Der Autor thematisiert selbst mehrfach in „Kaisho“ das Unverständnis der Amis für die Japaner und zeigt auf ironische Weise, wie die Amis an der japanischen Mauer aus Höflichkeit, Ritual, Tradition und Zurückhaltung verzweifeln. Dass dieser „culture clash“ auch dramatische Formen annehmen kann, zeigt das Beispiel von Nicholas‘ amerikanischer Frau, der psychisch eh schon labilen Justine. Sie kommt in diesem Roman ums Leben, und Nick wird sich Vorwürfe machen, dass er nicht für sie da war, als sie ihn am meisten brauchte.

Doch er muss einem anderen japanischen Prinzip gehorchen, der Ehrenschuld des „giri“. Ein ziemlich fieser Schachzug des Autors, ihn weit fortzuschicken, so dass alles, was Nick je aufgebaut und gewonnen hat, in Gefahr gerät. Nick selbst verwandelt sich auf dieser Reise – siehe oben. Wer erfahren will, was aus unserem „Ninja“ wird, der sollte unbedingt die gesamte „Okami“-Trilogie lesen.

Die Übersetzungen

Wieder mal habe ich mich über die Mängel in der Übersetzung geärgert, aber damals, also 1994, waren sie in |Heyne|-Taschenbüchern gang und gäbe. Leider. Deshalb ziehe ich stets die Originalfassung vor.
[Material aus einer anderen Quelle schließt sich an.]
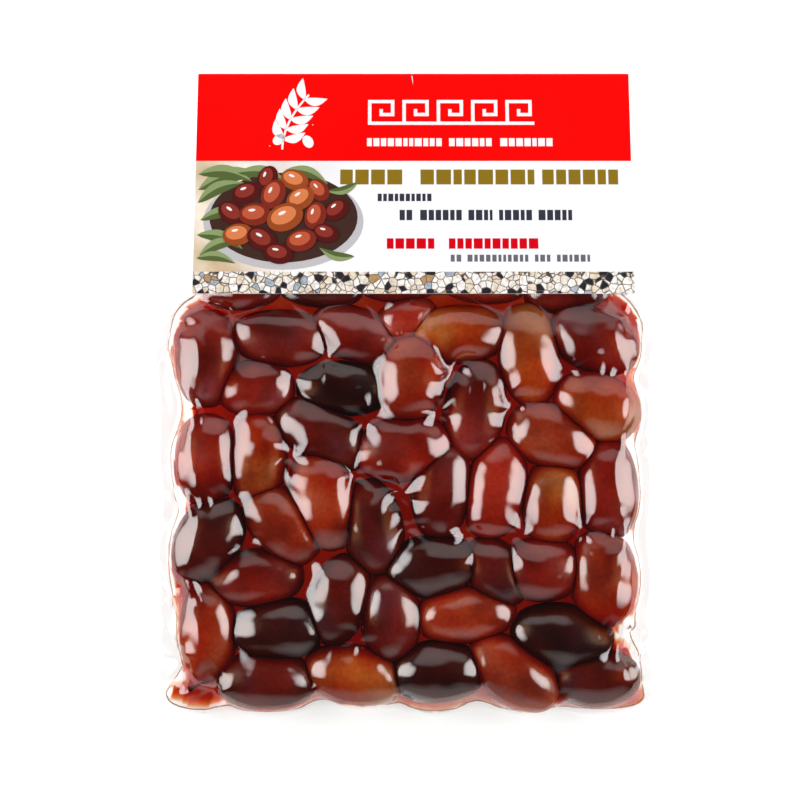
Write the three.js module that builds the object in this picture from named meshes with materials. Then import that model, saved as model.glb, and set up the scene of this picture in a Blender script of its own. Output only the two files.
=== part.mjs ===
// A vacuum packed bag of olives in brine, lying on its back, with a folded card over its header.
// Millimetres. X runs across the bag, Y up to the header and Z up from the table. The origin is
// the middle of the outline, at table height.

import * as THREE from 'three';

// ---------------------------------------------------------------- driving dimensions

const PACK_LENGTH = 224.6;      // from the fold of the card to the cut edge of the bag
const BAG_WIDTH = 162.7;        // across the two side seals
const HEADER_WIDTH = 140;       // the bag where the card covers it
const SEAL_THICKNESS = 0.5;     // two films welded together
const SIDE_SEAL = 1.8;          // narrowest width of a side seal
const BOTTOM_SEAL = 9.4;        // narrowest width of the bottom seal
const SEAL_HEIGHT = 4.6;        // of the side seals above the table
const BOTTOM_SEAL_HEIGHT = 3.2; // of the bottom seal's cut edge
const HEADER_HEIGHT = 5.6;      // of the flat header where the contents end
const SEAL_WAVE = 0.8;          // how far the seals wave up and down
const FILM = 0.3;               // film over an olive
const OLIVE_FLATTENING = 0.87;  // height of a squeezed olive over its width
const OLIVE_SPREAD = 1.12;      // how much longer and wider the squeeze makes an olive
const OLIVE_PRESS = 0.5;        // how far an olive's round belly is pressed flat on the table

const CARD_WIDTH = 145;
const CARD_PANEL = 77.0;        // length of the front panel from the fold
const CARD_SHIFT = 2.7;         // of the card's middle to the right of the bag's
const BACK_SHORTER = 0.6;       // how much higher the back panel ends
const CARD_THICKNESS = 0.5;
const CARD_GAP = 1.2;           // inside the fold
const CARD_LIFT = 16.5;         // of the front panel's lower edge

const GRID = 3.8;               // size of a film facet
const UPPER_DRAW = 0.6;         // how strongly the vacuum draws the upper film into the gaps
const LOWER_DRAW = 0.2;         // and the lower film, which the table holds up
const CLEARANCE = 0.4;          // between the bag and the card

const TOP = PACK_LENGTH / 2;
const BOTTOM = -PACK_LENGTH / 2;
const CARD_SLOPE = Math.asin(CARD_LIFT / CARD_PANEL);
const CARD_EDGE = TOP - CARD_PANEL * Math.cos(CARD_SLOPE);  // Y of the front panel's lower edge
const HEADER_END = TOP - 8;                                 // Y of the bag's upper cut edge
const SHOULDER = CARD_EDGE + 17;                            // Y where the contents end
const LEFT_NARROWS = [16, 34];      // Y between which the left side comes in to the header's width
const RIGHT_NARROWS = [28, 42];
const LEVEL_RUN = 22;               // run over which the height of the seals changes

// The olives of the single layer, row by row from the header down:
// [x, y of the middle, degrees turned, length, width before the squeeze].
const OLIVES = [
  [-54, 40, 8, 26, 15], [-29, 42, -8, 29, 14], [-2, 44, 4, 27, 13], [26, 42, -6, 29, 15],
  [54, 39, 8, 28, 15],
  [-65.7, 16, 87, 31, 20], [-42, 22, -3, 31, 18], [-16, 23, -20, 31, 17], [0, 28, 20, 22, 16],
  [18, 24, 3, 33, 19], [41, 17, 97, 33, 20], [62.5, 22, -25, 30, 20],
  [-50, 6, 0, 25, 19], [-20, 6, 0, 31, 18], [2, 9, 80, 28, 22], [23, -1, 80, 33, 20],
  [63.5, 0, -25, 28, 22], [49, -10, -20, 30, 21],
  [-66.2, -18, 90, 30, 20], [-49, -17, 88, 31, 19], [-28, -9, -30, 33, 19], [0, -14, 8, 32, 21],
  [12, -27, 85, 33, 20], [30, -27, 78, 33, 20], [49, -32, 85, 29, 20], [67, -27, 92, 34, 20],
  [-65.5, -44, 60, 29, 21], [-41, -39, -50, 30, 20], [-27, -31, 105, 33, 21], [-11, -40, 100, 31, 20],
  [-50, -57, 5, 31, 19], [9, -53, 5, 32, 20], [30, -55, -50, 25, 19], [46, -54, 0, 26, 21],
  [65.5, -57, 95, 31, 22],
  [-65.6, -76, 90, 36, 18.5], [-42, -74, 5, 31, 20], [-22, -64, 70, 30, 20], [-5, -70, 95, 29, 20],
  [20, -69, 5, 33, 19], [52, -76, -8, 33, 21],
  [-46, -91, 0, 32, 19], [-17, -89, -10, 33, 19], [11, -88, 3, 31, 20], [36, -88, -35, 33, 20],
  [63.5, -90, 0, 28, 19],
];

// Where the vacuum draws the inside of a seal inwards: [place along the edge, depth, half width].
const LEFT_NOTCHES = [[4, 7, 15], [-37, 4, 17], [-78, 3, 20]];
const RIGHT_NOTCHES = [[25, 4, 7], [9, 2, 7], [-45, 5, 12], [-75, 10, 12]];
const BOTTOM_NOTCHES = [[-70, 4, 12], [-25, 4, 14], [22, 5, 14]];

// ---------------------------------------------------------------- outline of the bag

const lerp = THREE.MathUtils.lerp;
const smoothstep = THREE.MathUtils.smoothstep;

/** Total depth of the notches of one edge at place s along it. */
function notchDepth(notches, s) {
  let depth = 0;
  for (const [centre, deep, half] of notches) {
    const t = Math.min(1, Math.abs(s - centre) / half);
    depth = Math.max(depth, deep * (1 + Math.cos(Math.PI * t)) / 2);
  }
  return depth;
}

/** Distance from the bag's middle to one side at y: each side comes in between two heights. */
function halfWidth(y, [from, to]) {
  return lerp(BAG_WIDTH, HEADER_WIDTH, smoothstep(y, from, to)) / 2;
}

/** Height of the middle of the sealed film at a point on the seals or in the header. */
function sealHeight(x, y) {
  const sides = SEAL_HEIGHT + SEAL_WAVE * Math.sin(y / 15);
  const bottom = BOTTOM_SEAL_HEIGHT + SEAL_WAVE * Math.sin(x / 13 + 1);
  const body = lerp(bottom, sides, smoothstep(y, BOTTOM, BOTTOM + LEVEL_RUN));
  const endHeight = CARD_THICKNESS + CLEARANCE + SEAL_THICKNESS / 2;
  const header = lerp(HEADER_HEIGHT, endHeight, smoothstep(y, SHOULDER, HEADER_END));
  return lerp(body, header, smoothstep(y, SHOULDER - LEVEL_RUN, SHOULDER));
}

// ---------------------------------------------------------------- the lumpy film

/** Lowest height of the contents at y: the back panel of the card lies under their upper end. */
function floorHeight(y) {
  return y > CARD_EDGE - GRID ? CARD_THICKNESS + CLEARANCE : 0;
}

/** Heights of the top and the underside of the lump that one olive makes, or null outside it. */
function oliveSpan([cx, cy, degrees, length, width], x, y) {
  const turn = THREE.MathUtils.degToRad(degrees);
  const along = ((x - cx) * Math.cos(turn) + (y - cy) * Math.sin(turn)) / (OLIVE_SPREAD * length / 2);
  const across = ((y - cy) * Math.cos(turn) - (x - cx) * Math.sin(turn)) / (OLIVE_SPREAD * width / 2);
  const rest = 1 - along * along - across * across;
  if (rest <= 0) return null;
  const half = width * OLIVE_FLATTENING / 2;
  const middle = floorHeight(cy) + half - OLIVE_PRESS;
  return [middle + half * Math.sqrt(rest) + FILM, middle - half * Math.sqrt(rest)];
}

/** Rows and columns of the film: a seal strip, even facets over the contents, a seal strip. */
function gridLines() {
  const rows = [BOTTOM, BOTTOM + BOTTOM_SEAL];
  const contents = Math.round((SHOULDER - rows[1]) / GRID);
  for (let j = 1; j <= contents; j++) rows.push(lerp(BOTTOM + BOTTOM_SEAL, SHOULDER, j / contents));
  const strips = 4;
  for (let j = 1; j <= strips; j++) rows.push(lerp(SHOULDER, HEADER_END, j / strips));
  const columns = Math.round((BAG_WIDTH - 2 * SIDE_SEAL) / GRID);
  return { rows, columns };
}

/** Place of grid point i, j in plan. */
function planPoint(grid, i, j) {
  const last = grid.columns + 2;
  const baseY = grid.rows[j];
  const leftEdge = -halfWidth(baseY, LEFT_NARROWS);
  const rightEdge = halfWidth(baseY, RIGHT_NARROWS);
  const left = leftEdge + SIDE_SEAL + notchDepth(LEFT_NOTCHES, baseY);
  const right = rightEdge - SIDE_SEAL - notchDepth(RIGHT_NOTCHES, baseY);
  let x = lerp(left, right, (i - 1) / grid.columns);
  if (i === 0) x = leftEdge;
  if (i === last) x = rightEdge;
  const shift = j === 0 ? 0 : 1 - smoothstep(baseY, BOTTOM + BOTTOM_SEAL, BOTTOM + LEVEL_RUN);
  return [x, baseY + shift * notchDepth(BOTTOM_NOTCHES, x)];
}

/** Draws one film tight over the olives: side is 1 for the upper film and -1 for the lower. */
function drawFilm(grid, plan, side) {
  const across = grid.columns + 3;
  const sealed = ([, , i, j]) => i <= 1 || i >= across - 2 || j <= 1 || plan[j * across][1] >= SHOULDER;
  const z = plan.map(([x, y]) => sealHeight(x, y) + side * SEAL_THICKNESS / 2);
  const limit = plan.map(([x, y]) => {
    const spans = OLIVES.map((olive) => oliveSpan(olive, x, y)).filter((span) => span);
    if (side > 0) return Math.max(...spans.map((span) => span[0]), -Infinity);
    return Math.min(...spans.map((span) => Math.max(floorHeight(y), span[1])), Infinity);
  });
  const free = [];
  plan.forEach((point, k) => {
    if (!sealed(point)) free.push(k);
  });
  for (let sweep = 0; sweep < 160; sweep++) {
    for (const k of free) {
      const mean = (z[k - 1] + z[k + 1] + z[k - across] + z[k + across]) / 4;
      z[k] = side > 0 ? Math.max(limit[k], mean - UPPER_DRAW) : Math.min(limit[k], mean + LOWER_DRAW);
    }
  }
  return z;
}

/** The bag: both films, closed round the cut edge. */
function bagGeometry() {
  const grid = gridLines();
  const across = grid.columns + 3;
  const plan = [];
  for (let j = 0; j < grid.rows.length; j++) {
    for (let i = 0; i < across; i++) plan.push([...planPoint(grid, i, j), i, j]);
  }
  const upper = drawFilm(grid, plan, 1);
  const lower = drawFilm(grid, plan, -1);
  const count = plan.length;
  const positions = [];
  plan.forEach(([x, y], k) => positions.push(x, y, Math.max(upper[k], lower[k] + SEAL_THICKNESS)));
  plan.forEach(([x, y], k) => positions.push(x, y, lower[k]));

  const triangles = [];
  for (let j = 0; j < grid.rows.length - 1; j++) {
    for (let i = 0; i < across - 1; i++) {
      const a = j * across + i;
      const [b, c, d] = [a + 1, a + across, a + across + 1];
      triangles.push(a, b, d, a, d, c);
      triangles.push(count + a, count + d, count + b, count + a, count + c, count + d);
    }
  }
  const rim = [];
  for (let i = 0; i < across - 1; i++) rim.push(i);
  for (let j = 0; j < grid.rows.length - 1; j++) rim.push(j * across + across - 1);
  for (let i = across - 1; i > 0; i--) rim.push((grid.rows.length - 1) * across + i);
  for (let j = grid.rows.length - 1; j > 0; j--) rim.push(j * across);
  rim.forEach((a, n) => {
    const b = rim[(n + 1) % rim.length];
    triangles.push(a, count + a, count + b, a, count + b, b);
  });
  return closedGeometry(positions, triangles);
}

// ---------------------------------------------------------------- the header card

/** Side view of the folded card, as [y, z] points of its middle line from the back to the front. */
function cardLine() {
  const radius = (CARD_GAP + CARD_THICKNESS) / 2;
  const low = CARD_THICKNESS / 2;
  const run = TOP - CARD_THICKNESS / 2 - radius;
  const slope = Math.asin((CARD_LIFT - low - 2 * radius) / (CARD_PANEL - radius));
  const line = [[CARD_EDGE + BACK_SHORTER, low]];
  const steps = 8;
  for (let k = 0; k <= steps; k++) {
    const angle = lerp(-Math.PI / 2, Math.PI / 2 - slope, k / steps);
    line.push([run + radius * Math.cos(angle), low + radius + radius * Math.sin(angle)]);
  }
  const [y, z] = line[line.length - 1];
  const rest = (y - CARD_EDGE) / Math.cos(slope);
  line.push([CARD_EDGE, z + rest * Math.sin(slope)]);
  return line;
}

/** Points of a line moved sideways by distance, with mitred corners. */
function offsetLine(line, distance) {
  return line.map((point, k) => {
    const before = line[Math.max(0, k - 1)];
    const after = line[Math.min(line.length - 1, k + 1)];
    const direction = new THREE.Vector2(after[0] - before[0], after[1] - before[1]).normalize();
    return [point[0] - direction.y * distance, point[1] + direction.x * distance];
  });
}

/** The card: its side view drawn out across the pack. */
function cardGeometry() {
  const line = cardLine();
  const inner = offsetLine(line, CARD_THICKNESS / 2);
  const outer = offsetLine(line, -CARD_THICKNESS / 2);
  const section = [...outer, ...inner.reverse()];
  const sides = section.length;
  const positions = [];
  for (const x of [CARD_SHIFT - CARD_WIDTH / 2, CARD_SHIFT + CARD_WIDTH / 2]) {
    for (const [y, z] of section) positions.push(x, y, z);
  }
  const contour = section.map(([y, z]) => new THREE.Vector2(y, z));
  const triangles = [];
  for (const [a, b, c] of THREE.ShapeUtils.triangulateShape(contour, [])) {
    triangles.push(a, c, b, sides + a, sides + b, sides + c);
  }
  for (let a = 0; a < sides; a++) {
    const b = (a + 1) % sides;
    triangles.push(a, b, sides + b, a, sides + b, sides + a);
  }
  return closedGeometry(positions, triangles);
}

// ---------------------------------------------------------------- meshes

function closedGeometry(positions, triangles) {
  const geometry = new THREE.BufferGeometry();
  geometry.setAttribute('position', new THREE.Float32BufferAttribute(positions, 3));
  geometry.setIndex(triangles);
  geometry.computeVertexNormals();
  return geometry;
}

function piece(name, geometry, colour, roughness) {
  const material = new THREE.MeshStandardMaterial({ color: colour, roughness, metalness: 0 });
  const mesh = new THREE.Mesh(geometry, material);
  mesh.name = name;
  return mesh;
}

const pack = new THREE.Group();
pack.add(piece('olive_bag', bagGeometry(), 0x7a2416, 0.12));
pack.add(piece('header_card', cardGeometry(), 0xd81a12, 0.4));

export default pack;
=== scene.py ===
"""A vacuum packed bag of olives in brine, lying on its back, with a folded card over its header.

Lengths are in millimetres and become metres where a mesh is made. X runs across the bag, Y up to
the header and Z up from the table, as in the frame.
"""
import math
import random

import bpy
import numpy as np
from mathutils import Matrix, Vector
from mathutils.geometry import tessellate_polygon


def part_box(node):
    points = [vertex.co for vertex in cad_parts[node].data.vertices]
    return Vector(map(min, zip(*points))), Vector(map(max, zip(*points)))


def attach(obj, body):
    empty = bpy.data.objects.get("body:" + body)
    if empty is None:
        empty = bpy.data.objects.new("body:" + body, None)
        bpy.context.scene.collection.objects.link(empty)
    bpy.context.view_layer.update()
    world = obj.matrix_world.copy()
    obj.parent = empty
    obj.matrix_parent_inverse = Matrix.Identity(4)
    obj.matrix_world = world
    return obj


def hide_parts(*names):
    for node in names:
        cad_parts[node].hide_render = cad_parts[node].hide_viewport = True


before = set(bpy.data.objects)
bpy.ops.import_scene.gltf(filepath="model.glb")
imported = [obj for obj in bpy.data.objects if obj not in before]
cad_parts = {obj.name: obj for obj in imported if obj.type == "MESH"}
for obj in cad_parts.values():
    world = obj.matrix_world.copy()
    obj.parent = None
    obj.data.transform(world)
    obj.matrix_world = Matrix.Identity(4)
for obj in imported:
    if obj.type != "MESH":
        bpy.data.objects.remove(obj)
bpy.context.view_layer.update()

MM = 0.001

# ---------------------------------------------------------------- sizes from the frame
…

Bei der Übersetzung von „The Ninja“ wurde das Original um ein Drittel gekürzt und von allem entschärft, was das Buch damals zu einem Weltbestseller werden ließ. Auch bei „Die Miko“ ist das Original länger als die Übersetzung und man darf sich mit Fug und Recht nach dem Grund fragen, warum ein deutscher Verlag glaubte, derartig skrupellos mit einem Bestsellerautor verfahren zu dürfen.

Taschenbuch: 620 Seiten
Originaltitel: The Kaisho, 1993
Aus dem US-Englischen von Gottfried Röckelein.